**SHORT TASK**
What is the number of lines in the data holding the word "bodies"? Give that number by itself.

**DATA EXTRACT**
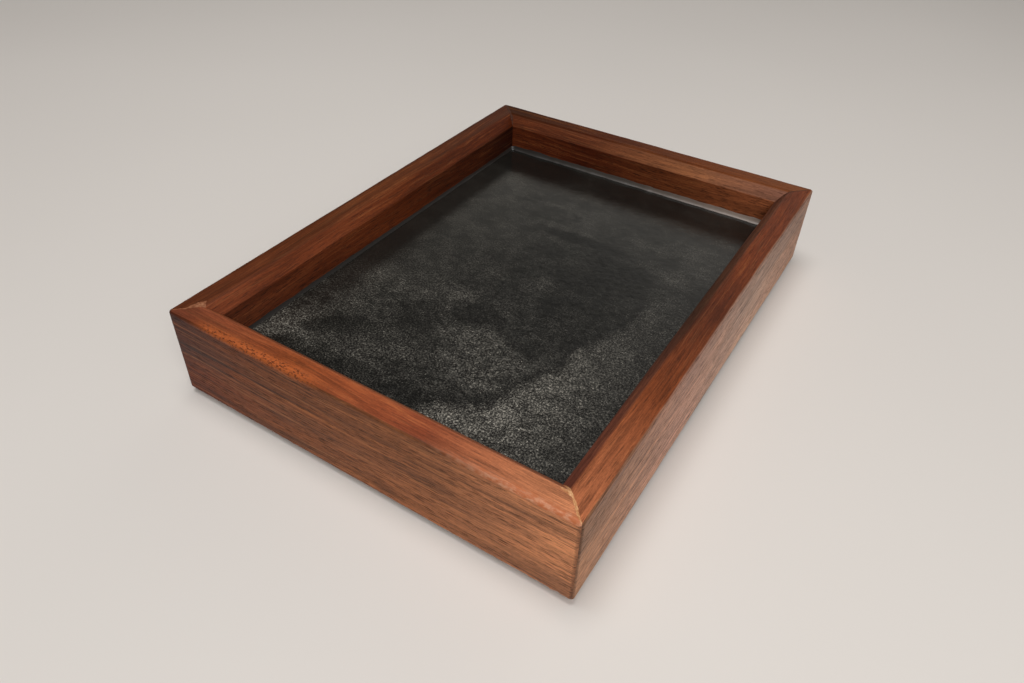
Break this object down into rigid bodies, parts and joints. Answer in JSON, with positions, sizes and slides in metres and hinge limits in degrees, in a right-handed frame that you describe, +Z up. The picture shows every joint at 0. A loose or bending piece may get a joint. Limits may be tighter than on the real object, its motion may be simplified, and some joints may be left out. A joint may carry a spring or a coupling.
{
  "type": "framed inkstone",
  "caption": "Rectangular black stone slab for grinding an ink stick, sunk in a mitred hardwood tray with bevelled inner edges and rubber feet.",
  "frame": {"origin": "centre of the tray's outline, on the surface that its feet stand on", "axes": "+Z up out of the recess, +Y along the tray's length from the front rail to the back rail, +X to the right"},
  "size_m": [0.15, 0.201, 0.035],
  "materials": {
    "rail": "oiled reddish-brown hardwood with fine dark pores, satin",
    "key": "pale hardwood, unfinished",
    "filler": "pale wood filler, sanded flush",
    "slab": "black slate, finely grained, semi-gloss",
    "seal": "dark glossy sealant",
    "cork": "fine cork sheet",
    "panel": "birch plywood, sealed",
    "screw": "turned brass, dull",
    "foot": "black rubber, matt"
  },
  "bodies": {
    "root": {"rail_front": "rail", "rail_right": "rail", "rail_back": "rail", "rail_left": "rail", "mitre_key_front_left": "key", "mitre_key_front_right": "key", "mitre_key_back_right": "key", "mitre_key_back_left": "key", "mitre_filler_front_left": "filler", "mitre_filler_front_right": "filler", "mitre_filler_back_right": "filler", "mitre_filler_back_left": "filler", "ink_slab": "slab", "seal_bead": "seal", "slab_bedding": "cork", "base_panel": "panel", "panel_screws": "screw", "foot_front_left": "foot", "foot_front_right": "foot", "foot_back_right": "foot", "foot_back_left": "foot"}
  },
  "joints": []
}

**ANSWER IN FULL**
2